Three important personalities surfaced during this time in the Sri Lankan Tamil literary world. These poets became famous not only in Sri Lanka but also worldwide wherever Tamil speaking live. They were : Maha Kavi (North Sri Lanka), Neelaavanan (East Sri Lanka), Murugayyan (North Sri Lanka). Their literary works are available in various sources including digital and printed media.

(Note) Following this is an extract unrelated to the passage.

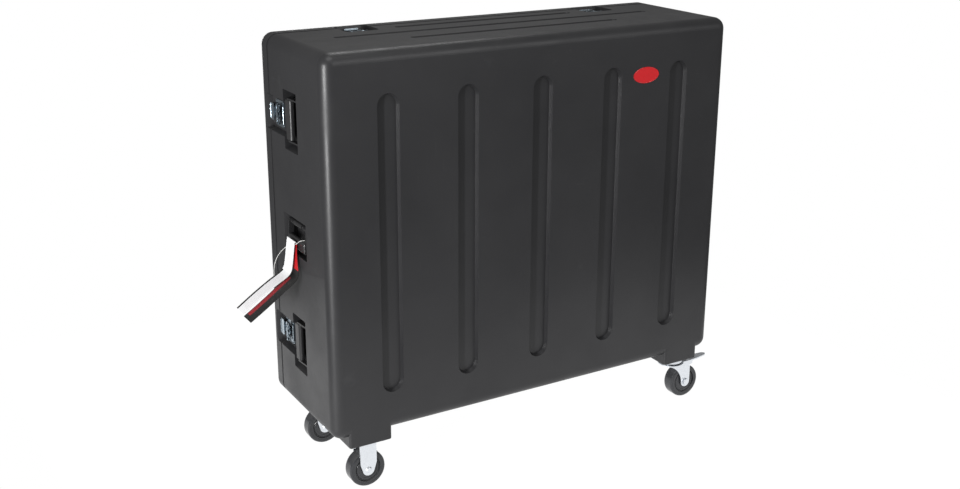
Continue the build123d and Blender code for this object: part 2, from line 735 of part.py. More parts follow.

The 1960s also saw a social revolt against the caste system in Jaffna which affected Tamil literature. Dominic Jeeva was a product of this period. Tamil literature was comparatively ahead of its mainland counterpart in modern Tamil Nadu with respect to Dalit issues. After the commencement of the civil war in 1983, a number of poets and fiction writers became active, focussing on issues such as death, destruction and rape. Such writings have no parallels in any previous Tamil literature. The war produced writers from across the globe who reminisced their longing for their lost homes as well as a need for integration with mainstream communities in Europe and North America. In 21st-century contemporary literature, writers such as Rani Seetharan have focused on post-war socio-cultural dynamics, women's psychological resilience, and mental well-being through fiction and essay collections. Sri Lankan Tamils have produced a number of plays during the modern period in what may be considered a catalyst towards cinema.